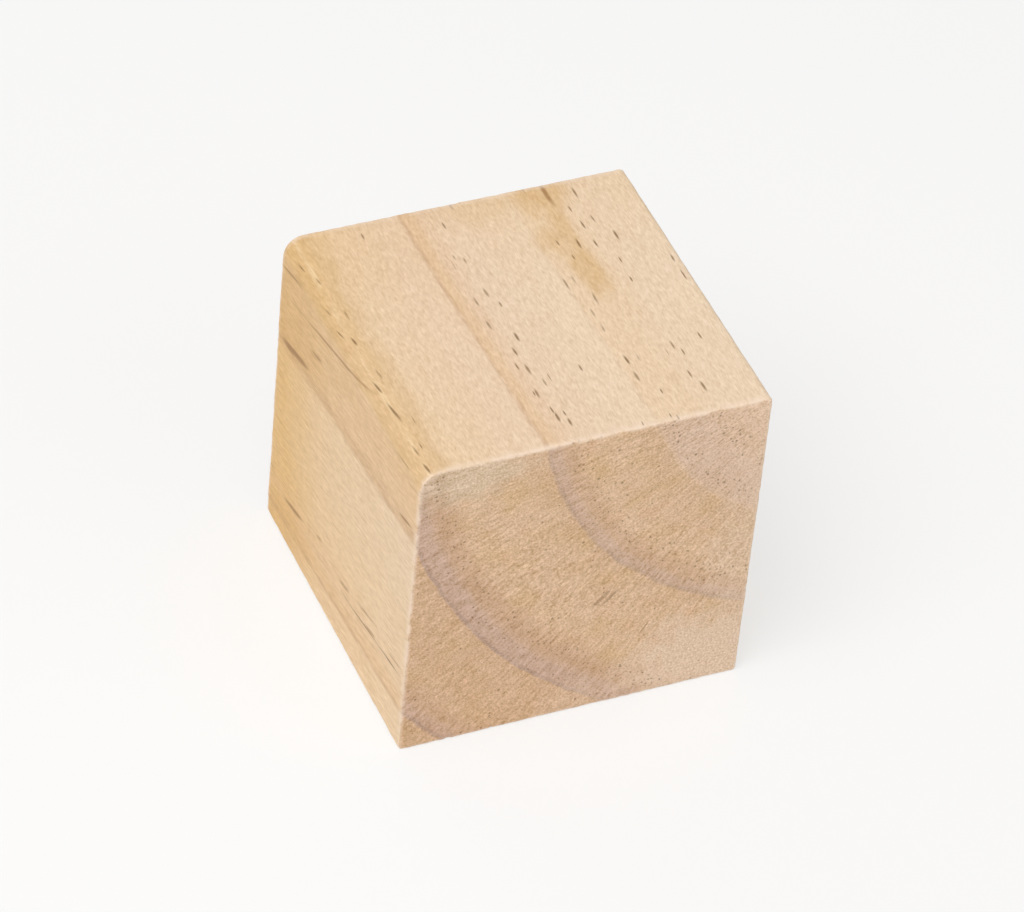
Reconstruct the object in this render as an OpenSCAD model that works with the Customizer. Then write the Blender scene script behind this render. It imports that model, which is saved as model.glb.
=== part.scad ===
// Wooden craft cube, one solid block of softwood.
// The grain runs along Y, so the two Y ends are sawn end grain and the other
// four faces are planed long grain. The block stands on its Z = 0 face, and
// the origin is the middle of that face.

/* [Block] */
// Size across the grain, from the left face to the right face
width = 50; // [20:1:100]
// Size along the grain, from one sawn end to the other
length = 50; // [20:1:100]
// Size from the base to the top face
height = 50; // [20:1:100]

/* [Long edges] */
// Radius of the long edge between the top and the left face, the rounded one
top_left_r = 3; // [1:0.1:8]
// Radius of the long edge between the top and the right face
top_right_r = 0.8; // [0.5:0.1:8]
// Radius of the long edge between the base and the left face
base_left_r = 0.8; // [0.5:0.1:8]
// Radius of the long edge between the base and the right face
base_right_r = 0.6; // [0.5:0.1:8]

/* [Sawn ends] */
// Radius that a light sanding leaves on the edges round each sawn end
end_r = 0.4; // [0.1:0.1:0.5]

/* [Colour] */
// Colour of the bare planed wood
wood_colour = "#e8cda6"; // [#e8cda6:Pine, #f0dfc2:Spruce, #dcb78c:Larch]

/* [Smoothness] */
// Facets in a full circle when the block is previewed
$fn = 96; // [24:4:192]

/* [Hidden] */

// The four sides and long edges, counted round the grain from the right face:
// right, top, left and base. Edge k is where side k meets the next side.
SIDES = [0 : 3];
reach = [width / 2, height / 2, width / 2, height / 2];
edge_r = [top_right_r, top_left_r, base_left_r, base_right_r];

// Side before side k, going round
function before(k) = (k + 3) % 4;

// Side after side k, going round
function after(k) = (k + 1) % 4;

// A strip as long as the block, from the grain's centre line outwards to
// depth. Its two outer corners carry the easing of the sawn ends.
module eased_strip(depth) {
    half = length / 2;
    translate([0, -half])
        square([depth - end_r, length]);
    translate([0, end_r - half])
        square([depth, length - 2 * end_r]);
    for (end = [0, 1])
        mirror([0, end])
            translate([depth - end_r, half - end_r])
                intersection() {
                    circle(r = end_r);
                    square(end_r);
                }
}

// The flat stretch of side k, between its two long edges
module side_slab(k) {
    low = edge_r[before(k)] - reach[before(k)];
    high = reach[after(k)] - edge_r[k];
    translate([0, high, 0])
        rotate([90, 0, 0])
            linear_extrude(height = high - low)
                eased_strip(reach[k]);
}

// Long edge k as a quarter of a turned post, whose rims blend the rounded
// edge into the eased sawn ends
module long_edge(k) {
    translate([reach[k] - edge_r[k], reach[after(k)] - edge_r[k], 0])
        rotate_extrude(angle = 90)
            eased_strip(edge_r[k]);
}

// The block, built round the grain with the grain upright and then laid down
module wooden_cube() {
    color(wood_colour)
        translate([0, 0, height / 2])
            rotate([90, 0, 0])
                for (k = SIDES)
                    rotate([0, 0, 90 * k]) {
                        side_slab(k);
                        long_edge(k);
                    }
}

wooden_cube();
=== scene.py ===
import math

import bpy
from mathutils import Euler, Matrix, Vector


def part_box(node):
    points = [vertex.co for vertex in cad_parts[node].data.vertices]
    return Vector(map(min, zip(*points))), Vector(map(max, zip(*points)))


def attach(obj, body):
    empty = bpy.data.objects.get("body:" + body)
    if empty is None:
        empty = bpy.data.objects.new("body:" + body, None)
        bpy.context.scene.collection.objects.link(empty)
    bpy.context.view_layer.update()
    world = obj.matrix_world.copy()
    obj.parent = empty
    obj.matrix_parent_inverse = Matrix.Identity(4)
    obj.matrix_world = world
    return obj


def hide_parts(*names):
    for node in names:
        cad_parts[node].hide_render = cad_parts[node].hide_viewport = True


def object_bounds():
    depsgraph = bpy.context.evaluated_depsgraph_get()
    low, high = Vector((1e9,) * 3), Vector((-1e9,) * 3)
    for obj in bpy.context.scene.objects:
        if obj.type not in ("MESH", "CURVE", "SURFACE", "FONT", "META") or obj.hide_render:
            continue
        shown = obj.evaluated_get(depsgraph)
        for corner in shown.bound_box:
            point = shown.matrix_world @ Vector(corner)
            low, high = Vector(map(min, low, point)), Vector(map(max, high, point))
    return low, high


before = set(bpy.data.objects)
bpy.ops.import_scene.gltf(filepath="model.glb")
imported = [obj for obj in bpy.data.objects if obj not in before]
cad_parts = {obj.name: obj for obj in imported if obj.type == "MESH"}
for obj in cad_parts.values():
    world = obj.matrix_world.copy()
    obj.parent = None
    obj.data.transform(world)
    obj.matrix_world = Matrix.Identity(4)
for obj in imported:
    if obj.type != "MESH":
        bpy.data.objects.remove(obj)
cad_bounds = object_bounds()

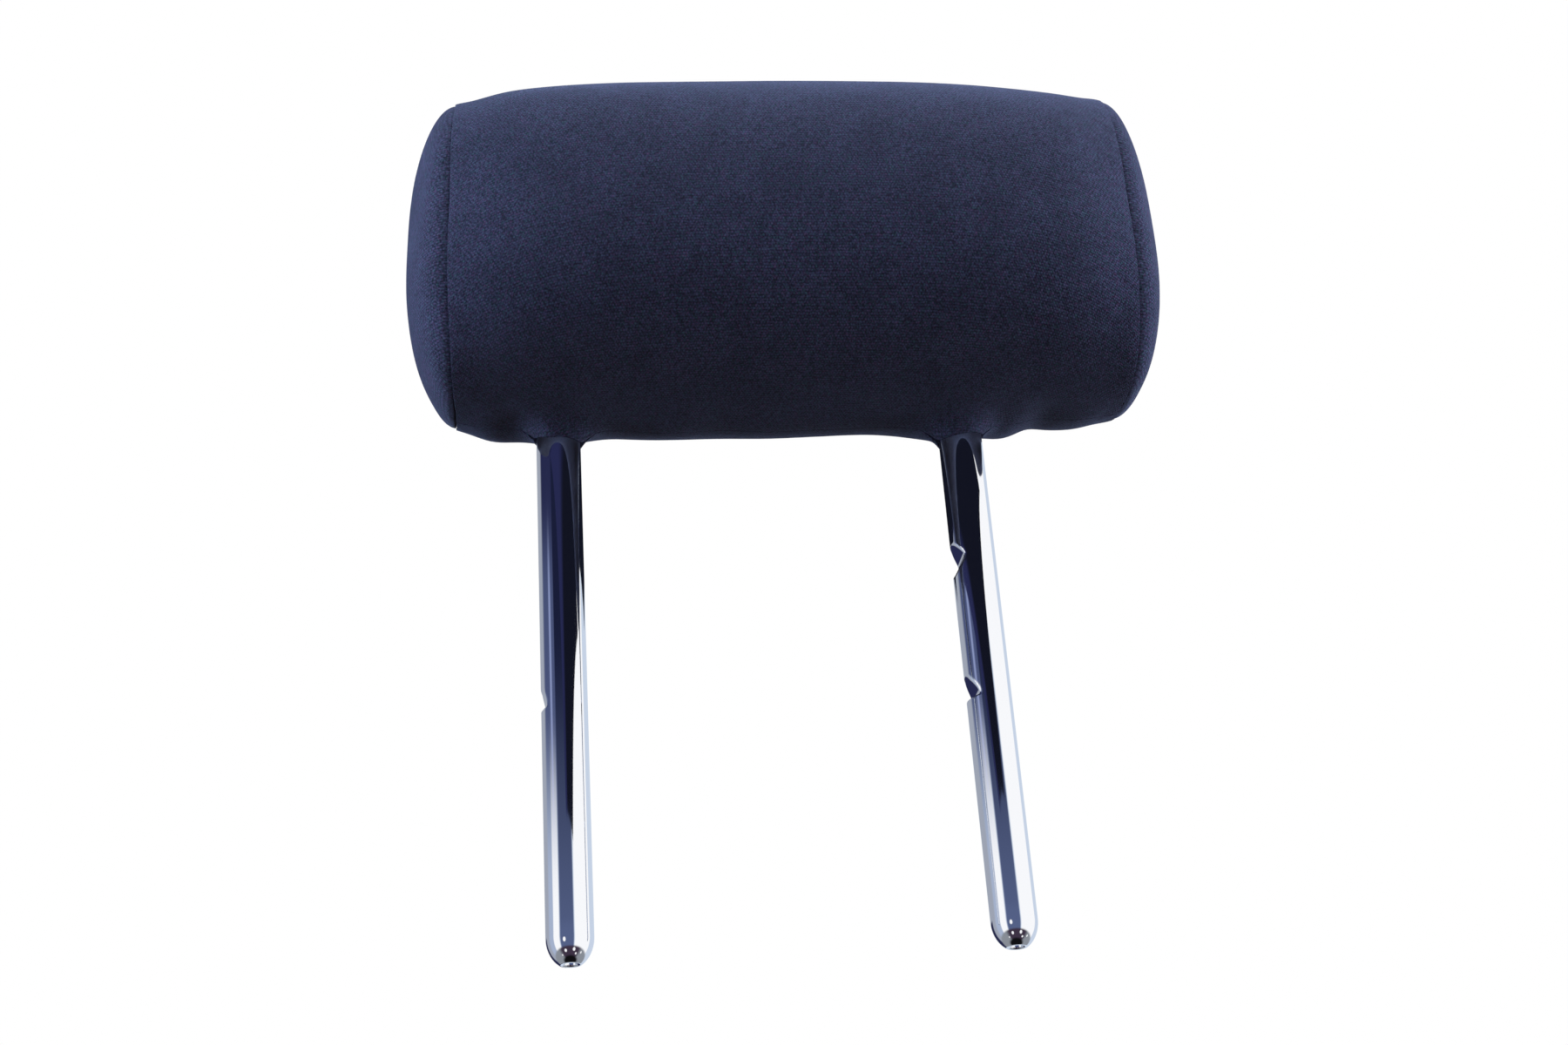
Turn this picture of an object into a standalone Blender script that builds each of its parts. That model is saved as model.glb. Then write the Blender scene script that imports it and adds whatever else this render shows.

» **JOB**: The lines to quote run from the one containing "blend the rounded" to the one containing "obj.parent = None". Quote them exactly, with both of those lines, and nothing else.

» **ANSWER IN FULL**:
// Long edge k as a quarter of a turned post, whose rims blend the rounded
// edge into the eased sawn ends
module long_edge(k) {
    translate([reach[k] - edge_r[k], reach[after(k)] - edge_r[k], 0])
        rotate_extrude(angle = 90)
            eased_strip(edge_r[k]);
}

// The block, built round the grain with the grain upright and then laid down
module wooden_cube() {
    color(wood_colour)
        translate([0, 0, height / 2])
            rotate([90, 0, 0])
                for (k = SIDES)
                    rotate([0, 0, 90 * k]) {
                        side_slab(k);
                        long_edge(k);
                    }
}

wooden_cube();
=== scene.py ===
import math

import bpy
from mathutils import Euler, Matrix, Vector


def part_box(node):
    points = [vertex.co for vertex in cad_parts[node].data.vertices]
    return Vector(map(min, zip(*points))), Vector(map(max, zip(*points)))


def attach(obj, body):
    empty = bpy.data.objects.get("body:" + body)
    if empty is None:
        empty = bpy.data.objects.new("body:" + body, None)
        bpy.context.scene.collection.objects.link(empty)
    bpy.context.view_layer.update()
    world = obj.matrix_world.copy()
    obj.parent = empty
    obj.matrix_parent_inverse = Matrix.Identity(4)
    obj.matrix_world = world
    return obj


def hide_parts(*names):
    for node in names:
        cad_parts[node].hide_render = cad_parts[node].hide_viewport = True


def object_bounds():
    depsgraph = bpy.context.evaluated_depsgraph_get()
    low, high = Vector((1e9,) * 3), Vector((-1e9,) * 3)
    for obj in bpy.context.scene.objects:
        if obj.type not in ("MESH", "CURVE", "SURFACE", "FONT", "META") or obj.hide_render:
            continue
        shown = obj.evaluated_get(depsgraph)
        for corner in shown.bound_box:
            point = shown.matrix_world @ Vector(corner)
            low, high = Vector(map(min, low, point)), Vector(map(max, high, point))
    return low, high


before = set(bpy.data.objects)
bpy.ops.import_scene.gltf(filepath="model.glb")
imported = [obj for obj in bpy.data.objects if obj not in before]
cad_parts = {obj.name: obj for obj in imported if obj.type == "MESH"}
for obj in cad_parts.values():
    world = obj.matrix_world.copy()
    obj.parent = None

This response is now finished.